[Task inputs start]
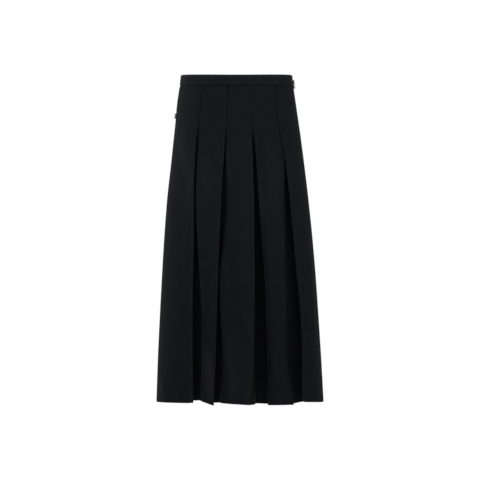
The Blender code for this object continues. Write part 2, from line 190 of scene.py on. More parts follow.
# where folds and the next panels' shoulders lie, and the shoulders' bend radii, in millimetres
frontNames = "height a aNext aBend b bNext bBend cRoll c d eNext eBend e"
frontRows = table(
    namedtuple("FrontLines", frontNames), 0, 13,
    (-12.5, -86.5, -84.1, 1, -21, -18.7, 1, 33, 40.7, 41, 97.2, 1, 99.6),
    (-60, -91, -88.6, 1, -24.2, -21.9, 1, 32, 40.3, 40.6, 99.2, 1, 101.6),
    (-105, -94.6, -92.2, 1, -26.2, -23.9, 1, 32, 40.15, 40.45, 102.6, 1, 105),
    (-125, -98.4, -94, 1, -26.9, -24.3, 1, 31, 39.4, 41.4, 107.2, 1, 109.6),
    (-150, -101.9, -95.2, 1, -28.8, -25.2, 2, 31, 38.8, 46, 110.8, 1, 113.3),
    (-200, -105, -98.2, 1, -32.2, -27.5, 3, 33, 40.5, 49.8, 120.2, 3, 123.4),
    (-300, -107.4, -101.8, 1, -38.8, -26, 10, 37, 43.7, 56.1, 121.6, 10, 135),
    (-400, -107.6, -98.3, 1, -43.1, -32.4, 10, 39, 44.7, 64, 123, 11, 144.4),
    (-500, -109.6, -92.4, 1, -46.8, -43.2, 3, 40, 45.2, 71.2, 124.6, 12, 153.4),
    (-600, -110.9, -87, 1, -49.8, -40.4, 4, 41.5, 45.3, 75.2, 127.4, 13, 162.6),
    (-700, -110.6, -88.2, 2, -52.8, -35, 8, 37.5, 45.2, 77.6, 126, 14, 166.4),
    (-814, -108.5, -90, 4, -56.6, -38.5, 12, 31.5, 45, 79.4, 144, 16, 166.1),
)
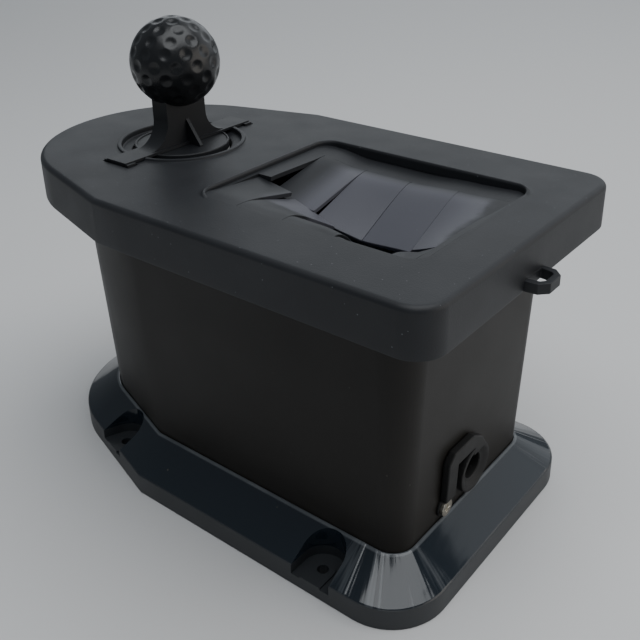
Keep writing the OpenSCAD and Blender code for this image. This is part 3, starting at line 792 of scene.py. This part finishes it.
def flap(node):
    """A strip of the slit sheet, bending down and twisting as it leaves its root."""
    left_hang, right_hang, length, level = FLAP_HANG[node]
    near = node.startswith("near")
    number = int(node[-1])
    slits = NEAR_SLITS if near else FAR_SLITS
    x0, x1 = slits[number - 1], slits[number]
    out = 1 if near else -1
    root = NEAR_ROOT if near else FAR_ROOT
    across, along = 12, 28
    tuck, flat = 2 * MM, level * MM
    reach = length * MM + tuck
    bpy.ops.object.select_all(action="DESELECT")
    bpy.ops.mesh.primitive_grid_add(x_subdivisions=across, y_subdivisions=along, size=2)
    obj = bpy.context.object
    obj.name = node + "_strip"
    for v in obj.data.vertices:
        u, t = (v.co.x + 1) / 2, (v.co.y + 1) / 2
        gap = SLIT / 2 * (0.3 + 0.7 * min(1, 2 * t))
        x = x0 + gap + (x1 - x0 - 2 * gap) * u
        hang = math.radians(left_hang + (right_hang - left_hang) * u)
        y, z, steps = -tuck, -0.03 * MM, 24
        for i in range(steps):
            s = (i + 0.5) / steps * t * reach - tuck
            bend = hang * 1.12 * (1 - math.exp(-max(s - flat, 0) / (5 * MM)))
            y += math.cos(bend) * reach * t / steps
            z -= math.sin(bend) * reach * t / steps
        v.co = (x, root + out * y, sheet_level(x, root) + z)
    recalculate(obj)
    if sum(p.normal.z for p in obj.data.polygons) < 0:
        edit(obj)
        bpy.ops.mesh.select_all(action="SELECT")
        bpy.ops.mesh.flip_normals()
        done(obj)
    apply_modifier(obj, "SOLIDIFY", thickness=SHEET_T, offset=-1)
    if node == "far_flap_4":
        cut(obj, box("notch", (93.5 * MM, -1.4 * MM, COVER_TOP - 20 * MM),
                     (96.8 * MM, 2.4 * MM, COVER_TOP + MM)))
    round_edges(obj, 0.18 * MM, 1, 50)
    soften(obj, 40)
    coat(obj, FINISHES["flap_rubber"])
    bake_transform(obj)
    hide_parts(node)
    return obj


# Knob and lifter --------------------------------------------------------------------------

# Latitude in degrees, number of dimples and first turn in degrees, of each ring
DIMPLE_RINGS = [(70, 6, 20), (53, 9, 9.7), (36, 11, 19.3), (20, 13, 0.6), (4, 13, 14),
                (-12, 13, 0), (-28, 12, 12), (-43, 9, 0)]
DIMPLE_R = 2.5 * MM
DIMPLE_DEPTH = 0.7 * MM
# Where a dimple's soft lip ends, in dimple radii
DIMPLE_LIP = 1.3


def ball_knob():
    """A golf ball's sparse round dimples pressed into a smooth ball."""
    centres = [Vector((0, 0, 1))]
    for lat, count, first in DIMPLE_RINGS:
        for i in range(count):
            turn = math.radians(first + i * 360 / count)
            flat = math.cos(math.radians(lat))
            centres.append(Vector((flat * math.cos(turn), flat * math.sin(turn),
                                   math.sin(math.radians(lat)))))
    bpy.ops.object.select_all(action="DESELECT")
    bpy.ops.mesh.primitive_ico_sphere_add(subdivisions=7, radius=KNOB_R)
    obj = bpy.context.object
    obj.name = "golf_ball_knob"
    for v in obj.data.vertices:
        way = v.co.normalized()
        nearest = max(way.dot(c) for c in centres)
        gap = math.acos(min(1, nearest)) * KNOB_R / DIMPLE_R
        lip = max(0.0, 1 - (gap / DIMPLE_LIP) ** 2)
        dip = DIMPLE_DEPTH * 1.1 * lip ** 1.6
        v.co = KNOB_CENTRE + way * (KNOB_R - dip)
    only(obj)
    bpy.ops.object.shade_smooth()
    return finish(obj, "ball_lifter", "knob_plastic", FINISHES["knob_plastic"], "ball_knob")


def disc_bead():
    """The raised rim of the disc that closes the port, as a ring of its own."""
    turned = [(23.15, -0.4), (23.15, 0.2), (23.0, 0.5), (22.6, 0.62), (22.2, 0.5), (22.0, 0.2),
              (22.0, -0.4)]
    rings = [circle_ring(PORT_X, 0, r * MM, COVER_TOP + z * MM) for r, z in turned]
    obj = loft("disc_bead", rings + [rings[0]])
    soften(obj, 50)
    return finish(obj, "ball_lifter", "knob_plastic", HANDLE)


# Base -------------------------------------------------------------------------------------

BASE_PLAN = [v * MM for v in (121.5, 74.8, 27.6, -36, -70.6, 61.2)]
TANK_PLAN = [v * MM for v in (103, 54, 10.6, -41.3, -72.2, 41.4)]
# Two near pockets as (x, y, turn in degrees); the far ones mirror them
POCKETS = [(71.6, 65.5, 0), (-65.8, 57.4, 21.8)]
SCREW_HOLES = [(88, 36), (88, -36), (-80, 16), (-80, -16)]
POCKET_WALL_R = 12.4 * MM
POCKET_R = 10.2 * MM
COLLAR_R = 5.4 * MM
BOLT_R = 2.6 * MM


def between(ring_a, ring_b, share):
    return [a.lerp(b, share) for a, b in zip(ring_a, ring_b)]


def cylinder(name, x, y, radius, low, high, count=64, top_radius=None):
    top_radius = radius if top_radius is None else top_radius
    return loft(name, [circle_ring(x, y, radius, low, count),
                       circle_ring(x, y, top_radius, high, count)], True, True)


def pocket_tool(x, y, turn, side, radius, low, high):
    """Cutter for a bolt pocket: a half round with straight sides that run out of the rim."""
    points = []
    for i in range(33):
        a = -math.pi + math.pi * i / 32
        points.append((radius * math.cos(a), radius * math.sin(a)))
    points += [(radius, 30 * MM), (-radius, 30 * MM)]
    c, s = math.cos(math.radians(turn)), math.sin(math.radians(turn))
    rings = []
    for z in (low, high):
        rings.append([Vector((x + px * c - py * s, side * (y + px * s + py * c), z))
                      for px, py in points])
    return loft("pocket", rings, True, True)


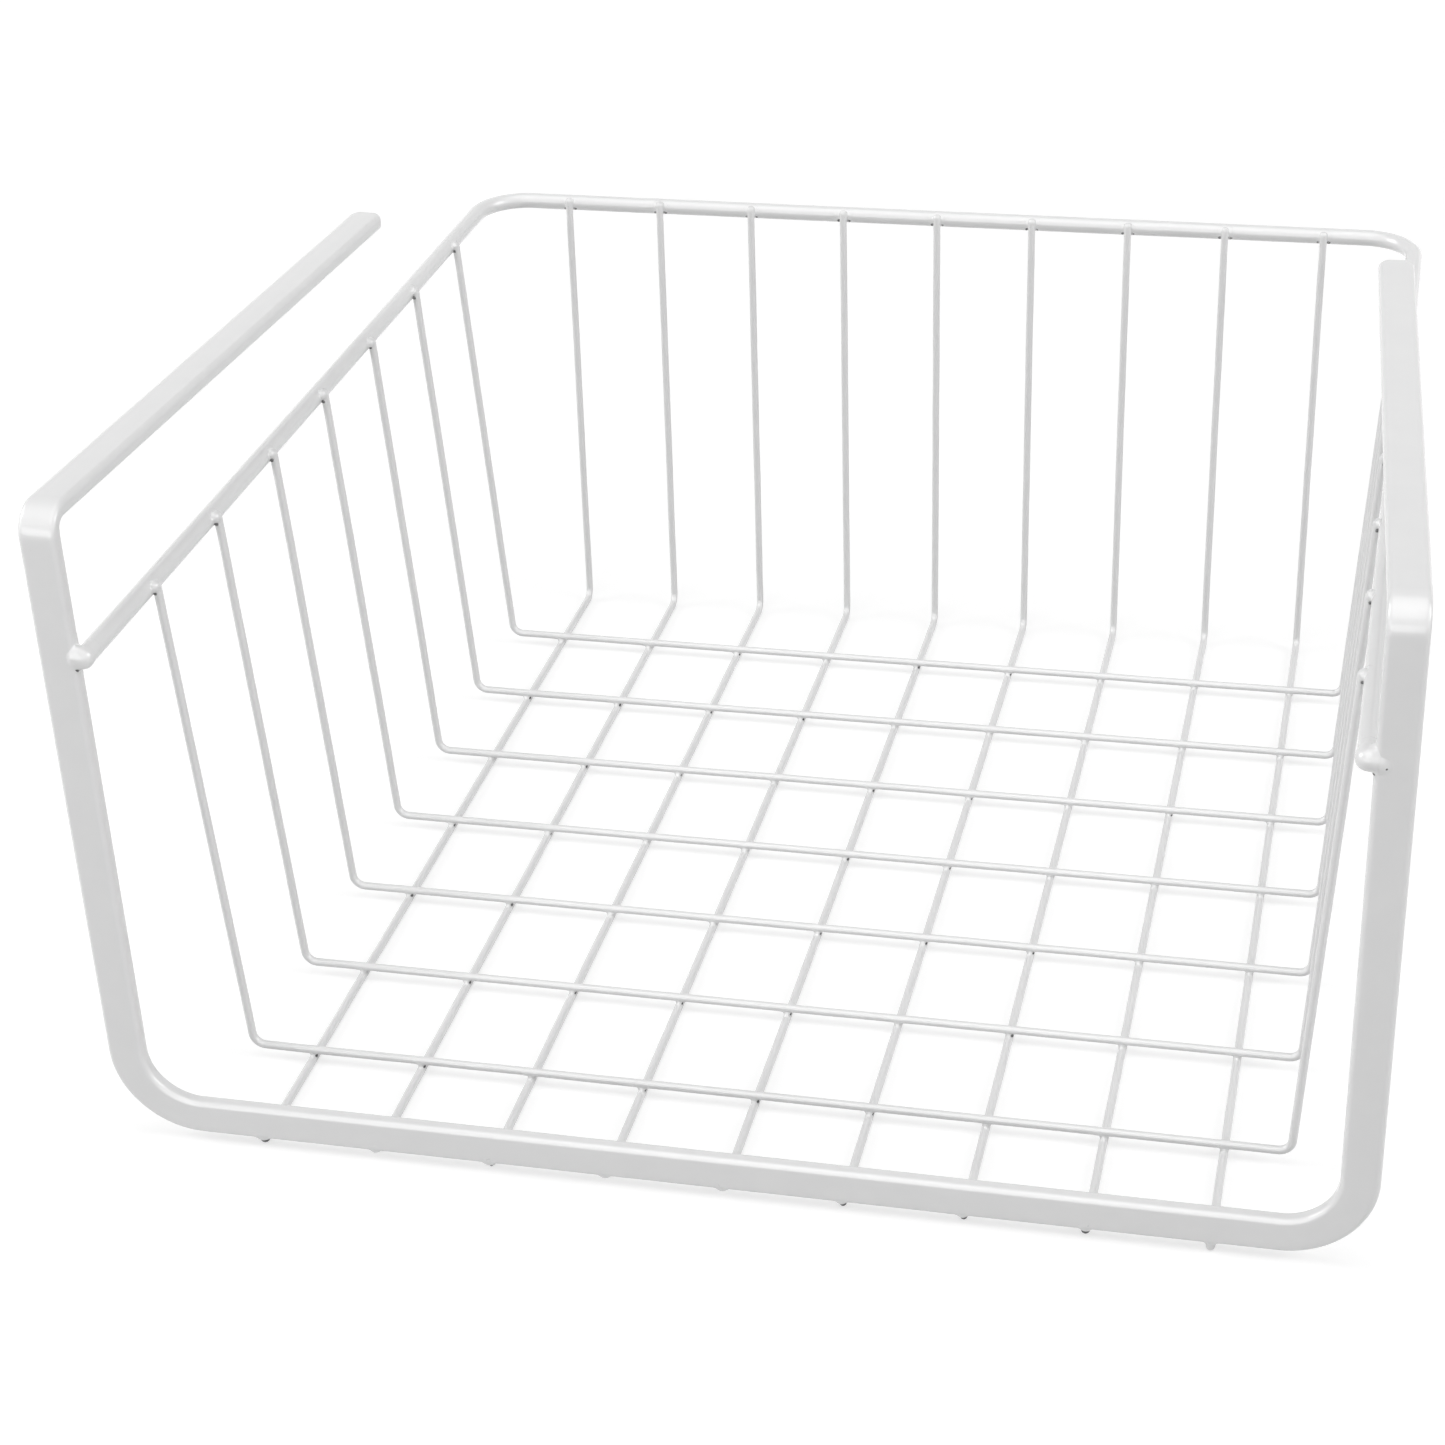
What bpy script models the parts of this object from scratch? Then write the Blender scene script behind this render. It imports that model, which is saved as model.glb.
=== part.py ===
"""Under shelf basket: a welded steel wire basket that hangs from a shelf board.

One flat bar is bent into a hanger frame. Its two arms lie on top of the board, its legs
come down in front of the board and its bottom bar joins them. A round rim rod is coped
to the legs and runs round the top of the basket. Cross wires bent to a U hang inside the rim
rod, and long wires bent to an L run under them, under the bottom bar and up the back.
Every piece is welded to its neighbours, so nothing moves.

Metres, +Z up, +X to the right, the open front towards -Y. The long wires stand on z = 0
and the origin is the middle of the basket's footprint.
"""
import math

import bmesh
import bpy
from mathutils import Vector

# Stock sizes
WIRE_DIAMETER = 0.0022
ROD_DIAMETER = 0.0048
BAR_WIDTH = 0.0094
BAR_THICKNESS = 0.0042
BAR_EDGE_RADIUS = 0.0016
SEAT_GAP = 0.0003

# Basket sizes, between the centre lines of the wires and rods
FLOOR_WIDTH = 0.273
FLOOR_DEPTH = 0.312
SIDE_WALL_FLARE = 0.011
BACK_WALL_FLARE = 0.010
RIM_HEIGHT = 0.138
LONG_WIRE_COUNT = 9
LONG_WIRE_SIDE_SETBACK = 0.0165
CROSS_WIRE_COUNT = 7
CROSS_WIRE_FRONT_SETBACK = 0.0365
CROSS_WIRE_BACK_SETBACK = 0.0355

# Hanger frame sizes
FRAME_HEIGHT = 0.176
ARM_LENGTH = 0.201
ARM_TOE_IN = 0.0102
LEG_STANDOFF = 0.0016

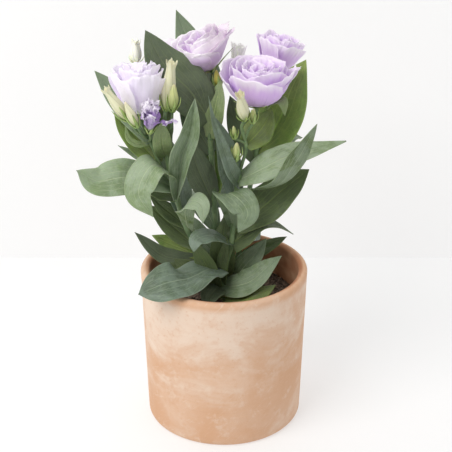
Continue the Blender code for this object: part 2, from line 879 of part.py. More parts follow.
[Task inputs end]
▶ Set problem:
Above are records; repeat only the lines starting at the line with "What bpy script" and ending at the line with "SEAT_GAP = 0.0003", exactly as they appear, both included.

▶ Right answer:
What bpy script models the parts of this object from scratch? Then write the Blender scene script behind this render. It imports that model, which is saved as model.glb.
=== part.py ===
"""Under shelf basket: a welded steel wire basket that hangs from a shelf board.

One flat bar is bent into a hanger frame. Its two arms lie on top of the board, its legs
come down in front of the board and its bottom bar joins them. A round rim rod is coped
to the legs and runs round the top of the basket. Cross wires bent to a U hang inside the rim
rod, and long wires bent to an L run under them, under the bottom bar and up the back.
Every piece is welded to its neighbours, so nothing moves.

Metres, +Z up, +X to the right, the open front towards -Y. The long wires stand on z = 0
and the origin is the middle of the basket's footprint.
"""
import math

import bmesh
import bpy
from mathutils import Vector

# Stock sizes
WIRE_DIAMETER = 0.0022
ROD_DIAMETER = 0.0048
BAR_WIDTH = 0.0094
BAR_THICKNESS = 0.0042
BAR_EDGE_RADIUS = 0.0016
SEAT_GAP = 0.0003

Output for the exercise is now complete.